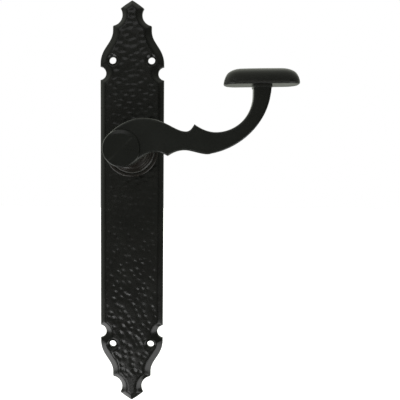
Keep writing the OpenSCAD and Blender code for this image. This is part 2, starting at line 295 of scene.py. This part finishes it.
def ramp(tree, source, stops):
    node = tree.nodes.new("ShaderNodeValToRGB")
    els = node.color_ramp.elements
    while len(els) < len(stops):
        els.new(0.5)
    for el, (at, colour) in zip(els, stops):
        el.position = at
        el.color = (*colour, 1)
    tree.links.new(source, node.inputs["Fac"])
    return node.outputs["Color"]


def span(tree, source, a, b, lo, hi):
    node = tree.nodes.new("ShaderNodeMapRange")
    node.inputs["From Min"].default_value = a
    node.inputs["From Max"].default_value = b
    node.inputs["To Min"].default_value = lo
    node.inputs["To Max"].default_value = hi
    tree.links.new(source, node.inputs["Value"])
    return node.outputs["Result"]


def feed(tree, socket, value):
    """Sets a socket to a number or a colour, or links it to an output."""
    if isinstance(value, tuple):
        socket.default_value = (*value, 1)
    elif isinstance(value, (int, float)):
        socket.default_value = value
    else:
        tree.links.new(value, socket)


def math_node(tree, op, a, b):
    node = tree.nodes.new("ShaderNodeMath")
    node.operation = op
    for socket, value in zip(node.inputs, (a, b)):
        feed(tree, socket, value)
    return node.outputs[0]


def mix_colour(tree, fac, a, b):
    node = tree.nodes.new("ShaderNodeMix")
    node.data_type = "RGBA"
    for key, value in (("Factor", fac), ("A", a), ("B", b)):
        feed(tree, node.inputs[key], value)
    return node.outputs["Result"]


def bump(tree, height, strength, distance_mm, normal=None):
    node = tree.nodes.new("ShaderNodeBump")
    node.inputs["Strength"].default_value = strength
    node.inputs["Distance"].default_value = distance_mm * MM
    tree.links.new(height, node.inputs["Height"])
    if normal is not None:
        tree.links.new(normal, node.inputs["Normal"])
    return node.outputs["Normal"]


RINGS_OUT, RINGS_ALONG = 2400.0, 2900.0     # tool rings a metre, outwards and along the axis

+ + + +

→ **TASK OBJECTIVE**
Can you give every line above again, exactly as written?

→ **RESPONSE**
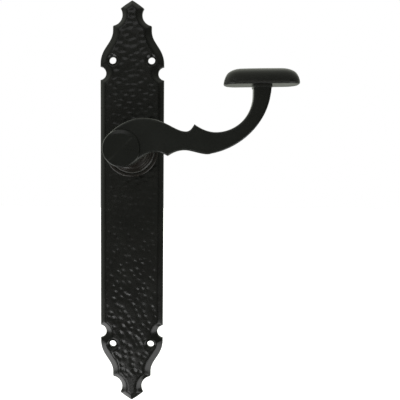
Keep writing the OpenSCAD and Blender code for this image. This is part 2, starting at line 295 of scene.py. This part finishes it.
def ramp(tree, source, stops):
    node = tree.nodes.new("ShaderNodeValToRGB")
    els = node.color_ramp.elements
    while len(els) < len(stops):
        els.new(0.5)
    for el, (at, colour) in zip(els, stops):
        el.position = at
        el.color = (*colour, 1)
    tree.links.new(source, node.inputs["Fac"])
    return node.outputs["Color"]


def span(tree, source, a, b, lo, hi):
    node = tree.nodes.new("ShaderNodeMapRange")
    node.inputs["From Min"].default_value = a
    node.inputs["From Max"].default_value = b
    node.inputs["To Min"].default_value = lo
    node.inputs["To Max"].default_value = hi
    tree.links.new(source, node.inputs["Value"])
    return node.outputs["Result"]


def feed(tree, socket, value):
    """Sets a socket to a number or a colour, or links it to an output."""
    if isinstance(value, tuple):
        socket.default_value = (*value, 1)
    elif isinstance(value, (int, float)):
        socket.default_value = value
    else:
        tree.links.new(value, socket)


def math_node(tree, op, a, b):
    node = tree.nodes.new("ShaderNodeMath")
    node.operation = op
    for socket, value in zip(node.inputs, (a, b)):
        feed(tree, socket, value)
    return node.outputs[0]


def mix_colour(tree, fac, a, b):
    node = tree.nodes.new("ShaderNodeMix")
    node.data_type = "RGBA"
    for key, value in (("Factor", fac), ("A", a), ("B", b)):
        feed(tree, node.inputs[key], value)
    return node.outputs["Result"]


def bump(tree, height, strength, distance_mm, normal=None):
    node = tree.nodes.new("ShaderNodeBump")
    node.inputs["Strength"].default_value = strength
    node.inputs["Distance"].default_value = distance_mm * MM
    tree.links.new(height, node.inputs["Height"])
    if normal is not None:
        tree.links.new(normal, node.inputs["Normal"])
    return node.outputs["Normal"]


RINGS_OUT, RINGS_ALONG = 2400.0, 2900.0     # tool rings a metre, outwards and along the axis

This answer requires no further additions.